Key Decisions for Investors

  • Long RAMP (LiveRamp) — 6–12 month horizon. Buy RAMP with a 4–6% portfolio allocation as an id-resolution exposure: anticipated 20–40% upside if publishers accelerate spending on identity stacks. Risk: 25% downside if Privacy Sandbox adoption or regulation disintermediates current ID layers; use a 15% stop loss on position size.
  • Long TTD (The Trade Desk) via 9–12 month call spread — capture upside from CTV and Unified ID adoption while limiting premium loss. Trade: buy 12‑month ITM calls and sell higher OTM calls to fund cost; target 30–50% R/R if programmatic budgets shift to identity‑enabled DSPs. Catalyst window: 3–9 months as advertisers reallocate remnant budgets.

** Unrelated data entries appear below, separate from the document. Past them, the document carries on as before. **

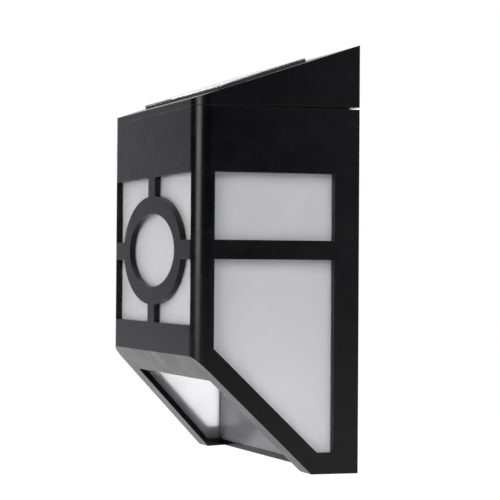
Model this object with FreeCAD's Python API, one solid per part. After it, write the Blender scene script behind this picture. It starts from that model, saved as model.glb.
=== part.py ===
import FreeCAD, Part
import math
import os

# A solar fence light: a tapered open-bottomed housing with pierced windows, a
# frosted liner behind them, and a wedge-shaped cap that carries a solar panel
# and, in a tray under it, the battery, the board, the LEDs and the switch.
# Millimetres. X is to the right seen from the front, Y goes back to the wall,
# Z is up. In this file heights start at the lamp's bottom edge and the wall is
# the plane y = 0. save() lowers every piece by HANG_HEIGHT, so that the stored
# origin is midway between the two wall keyholes, on the wall.

Vec = FreeCAD.Vector

# ---- driving sizes: outside ----
FRONT_WIDTH = 84.4        # across the front wall
BACK_WIDTH = 106.8        # across the back, at the wall
DEPTH = 57.75             # front wall to the fence
BODY_HEIGHT = 128.0       # bottom edge to the seam under the cap
CAP_FRONT = 2.5           # height of the cap at its front edge
CAP_BACK = 22.8           # height of the cap at the wall
BOTTOM_FLAT = 16.6        # level part of the underside, next to the wall
CORNER_RADIUS = 6.5       # upright front corners
WALL = 2.15               # moulded wall
SEAM_OPENING = 0.75       # the seam under the cap opens to this at the back

# ---- windows and tracery ----
BAR = 6.7                 # width of the window bars
WINDOW_DROP = 22.9        # rim to the top of the windows
CROSSBAR_DROP = 46.4      # rim to the top of the level bar, front and sides
FRONT_SILL = 10.75        # front wall left under the front window
FRONT_STILE = 4.6         # side of the front to its window
RING_HALF_WIDTH = 29.0    # outer half axes of the oval ring
RING_HALF_HEIGHT = 20.0
RING_BAND = 6.5
SIDE_WINDOW_FRONT = 6.6   # from the front face to the side window
SIDE_WINDOW_BACK = 8.85   # from the wall to the side window
SIDE_WINDOW_LOW = 7.4

# ---- underside, back and wall fixing ----
RAIL = 8.8                # side rails round the light outlet
FRONT_RAIL = 8.75         # front rail, measured level
BACK_SKIN = 7.0           # wall plane to the inner face of the back
BACK_LIP = 8.5            # wall plane to the edge of the lip under the liner
BAY_DEPTH = 21.0          # rim to the floor of the bay for the tray
HANG_DROP = 38.0          # rim to the keyholes
KEYHOLE_SPACING = 50.0
KEYHOLE_RADIUS = 4.25
KEYHOLE_SLOT = 2.25
KEYHOLE_TRAVEL = 8.0
KEYHOLE_PLATE = 2.0
BOSS_HALF = 9.0
BOSS_MARGIN = 2.5         # wall left round the pocket for the screw's head

# ---- frosted liner ----
LINER_GAP = 0.3
LINER_WALL = 1.2
LINER_TOP_GAP = 0.3       # below the bay floor

# ---- tray under the cap ----
TRAY_GAP = 0.3
TRAY_WALL = 1.6
TRAY_LIFT = 0.6           # tray floor above the bay floor
TRAY_FLOOR = 2.0
TRAY_LIP = 3.5            # how far the tray reaches into the cap
ROOF_CLEARANCE = 0.4      # tray to the cap's roof
POST_RADIUS = 3.2
POST_BACK = 14.0          # wall to the back posts
POST_FRONT = 9.75         # front face to the front posts
POST_INSET = 8.6          # side face to every post
SCREW_RADIUS = 1.4
SCREW_HEAD_RADIUS = 2.6
SCREW_HEAD = 1.4
SCREW_LENGTH = 9.0
SCREW_PLAY = 0.1

# ---- battery: one AA cell, lying across ----
CELL_RADIUS = 7.25
CELL_LENGTH = 49.5
NUB_RADIUS = 2.75
NUB_LENGTH = 1.0
CELL_BEHIND_BOARD = 17.5  # middle of the board to the cell's axis
CELL_RISE = 9.0           # tray floor's top to the cell's axis
CONTACT_THICK = 0.5
CONTACT_SIZE = 9.0
SPRING_LENGTH = 4.0
SPRING_TURNS = 3
SPRING_WIRE = 0.8
SPRING_RADII = (3.0, 4.2)
BAY_WALL = 1.5
BAY_HEIGHT = 11.0
BAY_PLAY = 0.6            # cell to the bay's long walls

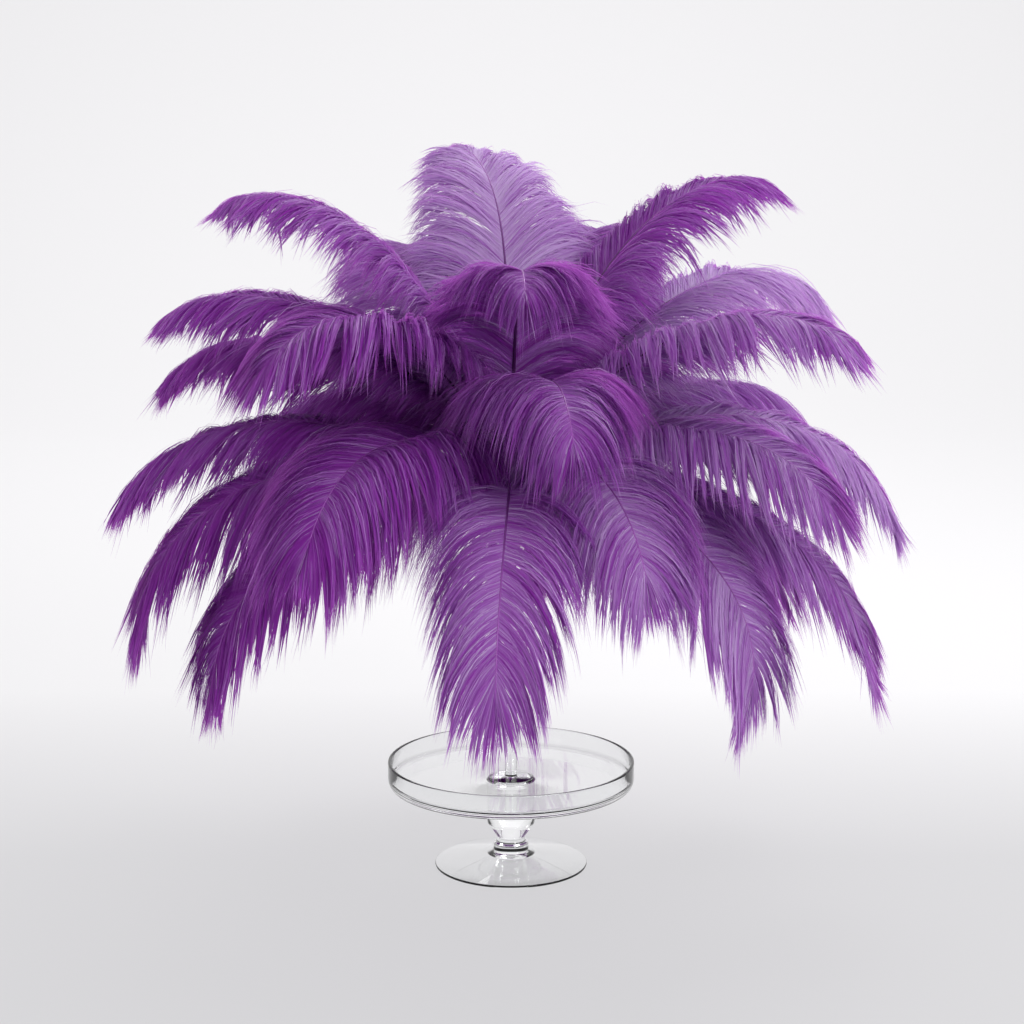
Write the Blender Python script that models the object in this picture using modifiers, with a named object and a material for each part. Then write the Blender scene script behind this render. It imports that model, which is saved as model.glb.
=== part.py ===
"""A dome of dyed ostrich plumes in a foam ball, on a clear glass vase and a footed cake stand.

Metres, +Z up. The origin is the bottom centre of the stand's foot, and the front faces -Y.
Each plume is one solid: a quill with a vane on either side, whose outer edge parts into locks.
"""

from dataclasses import dataclass
from math import cos, pi, radians, sin, sqrt

import bmesh
import bpy
import numpy as np
from mathutils import Matrix, Vector
from mathutils.bvhtree import BVHTree

GAP = 0.0003  # between pieces that touch
MERGE_DISTANCE = 0.00005
SMOOTH_ANGLE = radians(40)

# Cake stand: one turned piece of glass, with heights from the bottom of its foot
STAND_STEPS = 32
RIM_HEIGHT = 0.110
PLATE_RADIUS = 0.125
WALL = 0.0040
FLOOR_HEIGHT = 0.0910
UNDERSIDE_HEIGHT = 0.0845
PLATE_CORNER = 0.0075
STEM_RADIUS = 0.0240
STEM_SHOULDER_HEIGHT = 0.044
NECK_RADIUS = 0.0130
NECK_HEIGHT = 0.0260
COLLAR_RADIUS = 0.0180
COLLAR_TOP_HEIGHT = 0.0230
COLLAR_BOTTOM_HEIGHT = 0.0160
FOOT_TOP_RADIUS = 0.0230
FOOT_TOP_HEIGHT = 0.0140
FOOT_RADIUS = 0.0775
FOOT_EDGE = 0.0030

# Foam ball that the quills are pushed into
BALL_RADIUS = 0.050
BALL_HEIGHT = 0.415
BALL_SEGMENTS = 20
BALL_RINGS = 12
SOCKET_RADIUS = 0.0036
SOCKET_SIDES = 6
SOCKET_DEPTH = 0.0140

# Vase: one turned piece with a solid stem and a hollow trumpet, whose mouth carries the ball
VASE_STEPS = 20
VASE_FOOT_RADIUS = 0.0230
VASE_FOOT_EDGE = 0.0025
VASE_STEM_RADIUS = 0.0060
VASE_STEM_FOOT = 0.016
VASE_STEM_TOP = 0.185
HOLLOW_FLOOR = 0.200
HOLLOW_FLOOR_RADIUS = 0.0060
VASE_WALL = 0.0025
MOUTH_RADIUS = 0.0290  # to the inside of the wall
TRUMPET_POINTS = 6
TRUMPET_POWER = 2.0
SEAT_GAP = 0.0006  # from the mouth's inner edge to the ball

# Quill
QUILL_THICKNESS = 0.0044
QUILL_TIP_THICKNESS = 0.0022
ROOT_DEPTH = 0.0120
BEND_POWER = 2.2  # a quill is stiff near its root and limp near its tip
QUILL_STEPS = 60

# Vanes: shares run from 0 at the ball or the quill to 1 at the plume's tip or the barb's tip
VANE_THICKNESS = 0.0015
BARE_SHARE = 0.10
FIRST_LOCK_SHARE = 0.23
LAST_LOCK_SHARE = 0.88
LOCKS_A_SIDE = 5
LOCK_SHARES = (0.50, 1.00)  # middle and tip of a lock
NOTCH_SHARES = (0.40, 0.66)  # middle and edge of the vane between two locks
TIP_HALF_WIDTH = 0.0040
BARB_STEPS = 12

# The barbs leave the quill up to a share of it, and these tables run from 0 at the ball to 1 there
LAST_BARB_SHARE = 0.93
LEAN_ALONG_BARBS = ((0.0, 70), (0.15, 60), (0.50, 54), (0.80, 45), (0.94, 36), (1.0, 0))  # degrees
REACH_ALONG_BARBS = (
    (0.0, 0.60), (0.12, 0.95), (0.28, 1.20), (0.50, 1.08),
    (0.70, 0.95), (0.86, 0.75), (0.94, 0.57), (1.0, 0.36),
)
LIFT_ALONG_BARBS = ((0.0, 0.42), (0.30, 0.30), (1.0, 0.18))
BARB_SAG = 3.4  # a barb that leaves level bends down more than one that leaves upright
BARB_SAG_POWER = 1.6
BARB_SWING = 0.012  # of a barb's tip, toward the plume's tip

# Locks are shortened until they hang clear of what is already in place
CLEARANCE_LAYERS = (-0.0030, -0.0015, 0.0, 0.0015, 0.0030)
TIP_CLEARANCE = 0.004
QUILL_CLEARANCE = 0.0042
TRIM = 0.88
TRIM_ROUNDS = 30

COLUMNS = 5
CENTRE_COLUMN = COLUMNS // 2
LEFT, RIGHT = -1, 1
UP = Vector((0.0, 0.0, 1.0))


@dataclass(frozen=True)
class Plume:
    """How one plume leaves the ball and bends; angles in degrees, azimuth 0 is the front."""

    name: str
    azimuth: float
    rise: float
    droop: float
    sweep: float
    length: float
    reach: float


# From the front and the outside in, so that the plumes in sight keep their full locks
PLUMES = (
    Plume("plume_low_front", 0, 7, 117, -12, 0.450, 0.130),
    Plume("plume_low_front_left", -55, -7, 91, -16, 0.380, 0.125),
    Plume("plume_low_front_right", 45, -5, 114, 16, 0.375, 0.130),
    Plume("plume_side_front", 20, 12, 95, 5, 0.340, 0.135),
    Plume("plume_side_front_left", -30, 17, 90, 7, 0.375, 0.145),
    Plume("plume_side_front_right", 55, 17, 70, -13, 0.350, 0.125),
    Plume("plume_mid_front", 10, 34, 101, -3, 0.350, 0.120),
    Plume("plume_mid_front_left", -45, 48, 113, -8, 0.340, 0.130),
    Plume("plume_mid_front_right", 54, 40, 76, 12, 0.385, 0.115),
    Plume("plume_top_front", 4, 68, 130, -2, 0.310, 0.105),
    Plume("plume_low_left", -76, 3, 101, -11, 0.405, 0.150),
    Plume("plume_low_right", 82, -7, 86, -8, 0.405, 0.125),
    Plume("plume_side_left", -96, 12, 77, -12, 0.395, 0.115),
    Plume("plume_side_right", 88, 16, 100, -6, 0.390, 0.120),
    Plume("plume_top_left", -85, 64, 79, -2, 0.365, 0.115),
    Plume("plume_top_right", 110, 65, 83, 8, 0.385, 0.110),
    Plume("plume_mid_left", -95, 42, 78, -13, 0.360, 0.115),
    Plume("plume_mid_back_right", 121, 43, 87, 6, 0.400, 0.130),
    Plume("plume_mid_back_left", -117, 28, 78, 0, 0.400, 0.115),
    Plume("plume_side_back_right", 131, 17, 60, -3, 0.370, 0.115),
    Plume("plume_top_back", 182, 64, 55, 30, 0.370, 0.120),
    Plume("plume_top_back_left", -160, 48, 86, 16, 0.385, 0.155),
    Plume("plume_top_back_right", 158, 58, 100, -2, 0.360, 0.130),
    Plume("plume_low_back_right", 125, -8, 80, 0, 0.390, 0.130),
    Plume("plume_low_back_left", -130, -8, 80, 0, 0.390, 0.130),
    Plume("plume_low_back", 175, -12, 75, 0, 0.360, 0.130),
    Plume("plume_side_back_left", -142, 14, 80, 0, 0.400, 0.130),
    Plume("plume_side_back", 165, 10, 80, 0, 0.375, 0.130),
    Plume("plume_mid_back", 180, 36, 85, 0, 0.385, 0.135),
)


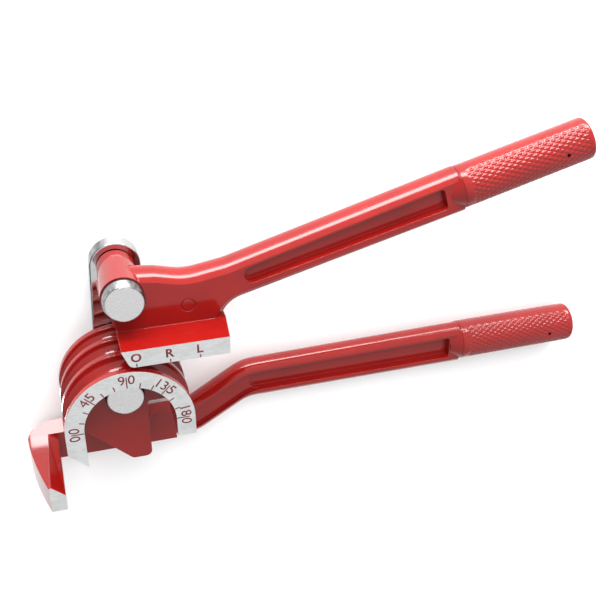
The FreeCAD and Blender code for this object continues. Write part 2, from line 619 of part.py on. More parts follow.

  • Pair trade — long RAMP / short MGNI (Magnite) or PUBM (PubMatic) — 3–9 month horizon. Rationale: RAMP gains from identity monetization, while open‑web SSPs face ad revenue leakage; size pair small (2–3% net exposure) to limit idiosyncratic SSRP risk. Close on signs of industry consensus around a stable privacy cohort standard.
  • Overweight GOOGL (Alphabet) or META (Meta Platforms) selectively — 6–18 months. Buy large cap walled‑garden exposure (3–5% allocation) to play concentration of ad spend into first‑party ecosystems; hedge regulatory/event risk with 12–18 month protective puts sized to cap losses at ~15–20%.